Spaces In Between: Towards Defining ‘Privatised’ Spaces in Amman, Jordan

Salam Mare’e - 2018


While realizing the alterations occurring to public spaces in contemporary cities, this project explored the ‘privatisation’ of public spaces in the city of Amman, Jordan.


Public space is one of the essential components that form cities. Not only does it contribute to shaping the urban fabric of built environments, but it also defines the social life that occurs within it. A major issue that has been a concentration of discussion over the last two decades is the privatisation of public space. Public spaces in contemporary cities have been recently witnessing alterations in their traditional mechanism of provision and management, guided by the power of neoliberalism.
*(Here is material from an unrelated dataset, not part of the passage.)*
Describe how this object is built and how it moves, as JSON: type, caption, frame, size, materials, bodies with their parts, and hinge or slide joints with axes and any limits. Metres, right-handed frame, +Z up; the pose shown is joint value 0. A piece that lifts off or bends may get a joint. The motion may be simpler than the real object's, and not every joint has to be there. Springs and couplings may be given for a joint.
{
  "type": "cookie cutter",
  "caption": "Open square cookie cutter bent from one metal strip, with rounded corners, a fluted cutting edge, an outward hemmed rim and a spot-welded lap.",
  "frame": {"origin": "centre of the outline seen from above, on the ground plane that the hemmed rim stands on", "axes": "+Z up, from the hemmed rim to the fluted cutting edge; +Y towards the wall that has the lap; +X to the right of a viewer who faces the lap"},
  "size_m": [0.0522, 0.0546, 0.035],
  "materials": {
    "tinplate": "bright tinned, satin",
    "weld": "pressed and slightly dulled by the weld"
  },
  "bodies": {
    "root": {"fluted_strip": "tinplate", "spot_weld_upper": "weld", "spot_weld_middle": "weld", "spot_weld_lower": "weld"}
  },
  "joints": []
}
The responsibility of these spaces has been increasingly transferred from governments to private sectors, leading to the emergence of new forms of ‘privatised’ spaces that are blurring the boundary between the city’s public and private spheres. Consequently, the privatisation of public space has been a topic of constant debate, with split views on whether this practice should be opposed or supported. Therefore, this research had the main aim of investigating the privatisation of public space in the specific context of Amman, Jordan.

Figure (1): The Abdali Project Land Use Plan. The Boulevard Promenade Zoned as a ‘Private Landscaped Area’.
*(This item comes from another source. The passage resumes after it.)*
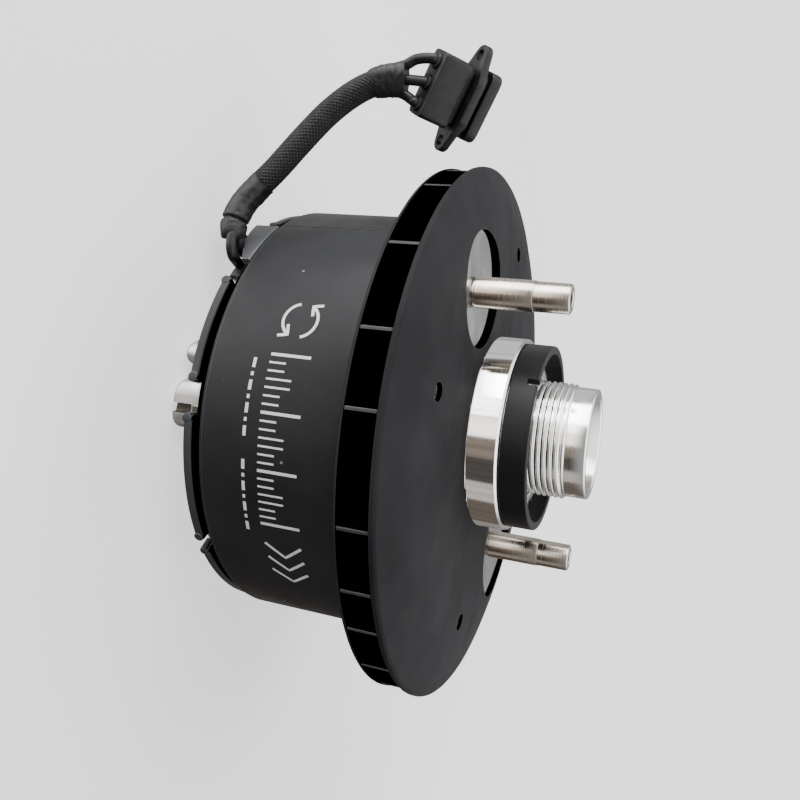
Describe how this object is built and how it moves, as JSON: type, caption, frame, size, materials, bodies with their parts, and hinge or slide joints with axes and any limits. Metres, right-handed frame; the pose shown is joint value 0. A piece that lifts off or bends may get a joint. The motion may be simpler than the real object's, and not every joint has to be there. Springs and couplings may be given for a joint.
{
  "type": "brushless outrunner motor",
  "caption": "Large flat outrunner motor: fan-topped rotor can on a lugged base, threaded hollow shaft, drive posts and a short connector lead.",
  "frame": {"origin": "on the motor's axis, in the plane of the four mounting lugs' faces", "axes": "+Z along the motor's axis from the base to the shaft's free end; the cable leaves at about 127 degrees clockwise from +X, seen from above"},
  "size_m": [0.164, 0.1396, 0.0954],
  "materials": {
    "cast_aluminium": "as cast, lightly machined",
    "grey_coat": "satin grey coating",
    "potting": "grey-tan potting resin",
    "steel": "turned, nickel plated",
    "machined_aluminium": "machined, bead blasted",
    "lamination": "stacked electrical steel",
    "copper": "enamelled copper wire",
    "can_coat": "satin charcoal coating",
    "magnet_nickel": "nickel plated magnets",
    "dark_anodised": "charcoal anodised, satin",
    "polished_aluminium": "turned and polished",
    "black_sleeve": "shrunk sleeve and silicone lead",
    "black_braid": "woven braid",
    "contact_gold": "gold plated",
    "black_plastic": "moulded"
  },
  "bodies": {
    "stator": {"base_plate": "cast_aluminium", "base_cover_ring": "grey_coat", "cable_guard": "grey_coat", "lead_potting": "potting", "base_screw_1": "steel", "base_screw_2": "steel", "base_screw_3": "steel", "base_screw_4": "steel", "tube_screw_1": "steel", "tube_screw_2": "steel", "tube_screw_3": "steel", "tube_screw_4": "steel", "bearing_tube": "machined_aluminium", "outer_spacer": "machined_aluminium", "stator_core": "lamination", "winding_phase_a": "copper", "winding_phase_b": "copper", "winding_phase_c": "copper", "lower_bearing_outer_race": "steel", "lower_bearing_shield": "steel", "upper_bearing_outer_race": "steel", "upper_bearing_shield": "steel", "base_sleeve": "black_sleeve", "end_sleeve": "black_sleeve", "base_lead_1": "black_sleeve", "base_lead_2": "black_sleeve", "base_lead_3": "black_sleeve", "tail_lead_1": "black_sleeve", "tail_lead_2": "black_sleeve", "tail_lead_3": "black_sleeve", "connector_seal": "black_sleeve", "cable_braid": "black_braid", "connector_contact_1": "contact_gold", "connector_contact_2": "contact_gold", "connector_contact_3": "contact_gold", "connector_housing": "black_plastic", "connector_flange": "black_plastic", "connector_shroud": "black_plastic"},
    "rotor": {"rotor_can": "can_coat", "magnet_ring": "magnet_nickel", "end_bell": "machined_aluminium", "cooling_fan": "dark_anodised", "fan_screw_1": "steel", "fan_screw_2": "steel", "fan_screw_3": "steel", "fan_screw_4": "steel", "hub_collar": "polished_aluminium", "clamp_ring": "dark_anodised", "lock_nut": "polished_aluminium", "hollow_shaft": "polished_aluminium", "drive_post_1": "steel", "drive_post_2": "steel", "lower_bearing_inner_race": "steel", "upper_bearing_inner_race": "steel", "inner_spacer": "machined_aluminium", "shaft_clip": "steel"},
    "lower_cage": {"lower_bearing_cage": "steel"},
    "upper_cage": {"upper_bearing_cage": "steel"}
  },
  "joints": [
    {"name": "rotor_spin", "type": "hinge", "parent": "stator", "child": "rotor", "pos_m": [0, 0, 0], "axis": [0, 0, 1], "continuous": true},
    {"name": "lower_cage_spin", "type": "hinge", "parent": "stator", "child": "lower_cage", "pos_m": [0, 0, 0.0175], "axis": [0, 0, 1], "continuous": true},
    {"name": "upper_cage_spin", "type": "hinge", "parent": "stator", "child": "upper_cage", "pos_m": [0, 0, 0.0455], "axis": [0, 0, 1], "continuous": true}
  ],
  "couplings": [
    {"joint": "lower_cage_spin", "follows": "rotor_spin", "ratio": 0.46},
    {"joint": "upper_cage_spin", "follows": "rotor_spin", "ratio": 0.46}
  ]
}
Amman, like many other cities, is currently witnessing a transformation in the creation of its public urban spaces. The city’s urban landscape is being restructured with new forms of ‘privatised’ spaces, embodied in megaprojects, gated communities and shopping malls. With the increase in the production of these space, it becomes necessary to develop a critical appraisal of this practice and explore whether ‘privatised’ spaces are becoming alternatives to ‘true’ public spaces in the city. This is to conclude whether these spaces should be considered as a threat to public life or as an expansion to the city’s public sphere. The case of the Abdali Boulevard has been examined by this research to answer the main question. The Boulevard was observed following the (OMAI) model, which analyses a space in terms of ownership, management, accessibility and inclusiveness. Primary data were collected through several qualitative methods, including observational fieldwork, interviews and a focus group. The investigation was also conducted within a general understanding of the current challenges in Amman’s public spaces.
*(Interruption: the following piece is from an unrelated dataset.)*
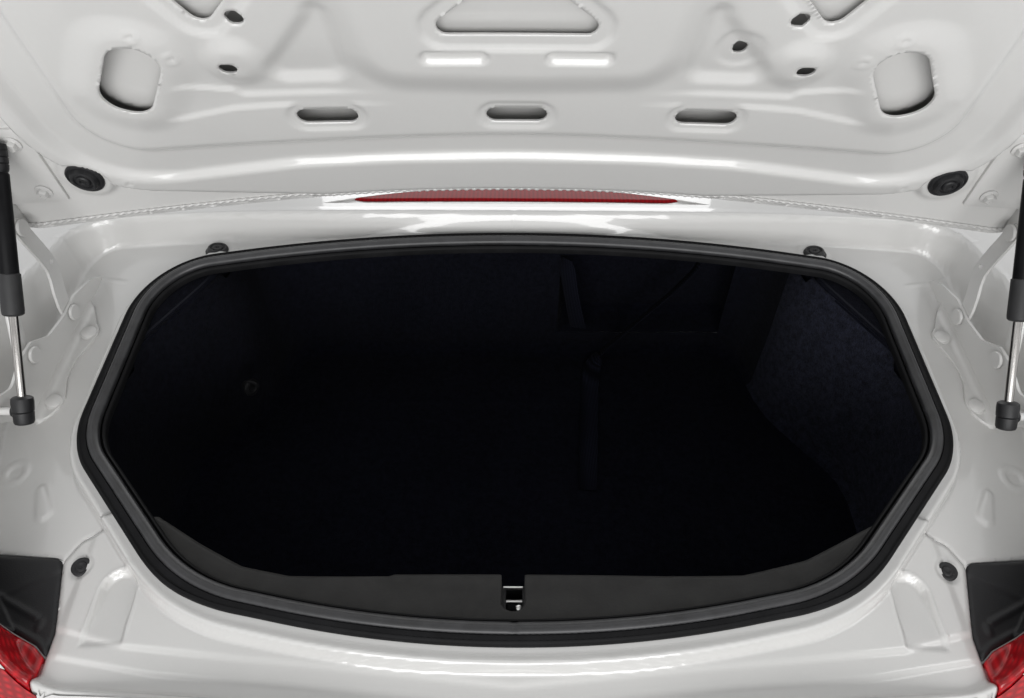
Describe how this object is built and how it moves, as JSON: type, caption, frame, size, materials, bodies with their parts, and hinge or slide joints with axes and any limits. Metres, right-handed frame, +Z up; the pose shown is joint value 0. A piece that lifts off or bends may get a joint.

Figure (2): A Model for the Abdali Boulevard, and a segment of the Boulevard Promenade.

The outcomes of this research reveal that the practice of privatisation is inevitably impacting the characteristics of the space and the values that it can provide. Nonetheless, it is also having positive effects in terms of higher-quality management practices. Additionally, the research findings elucidate that the local public, and mainly the common users of this space, are defining the Boulevard as a public space. Thus, it is be concluded that privatised spaces are, in reality, generating opportunities for accommodating public life in the city of Amman. They are expanding rather than decreasing the city’s public sphere. This is justified by the existing condition of public spaces in Amman, which are lacking in both quality and quantity. As a result, the research suggests that the private sector should be involved in the provision and management of Amman’s public spaces, but only when this practice is guided by the local government to ensure that the publicness of these spaces is preserved.


Figure (3): The active use of the Boulevard, and a concert at the Boulevard Theatre.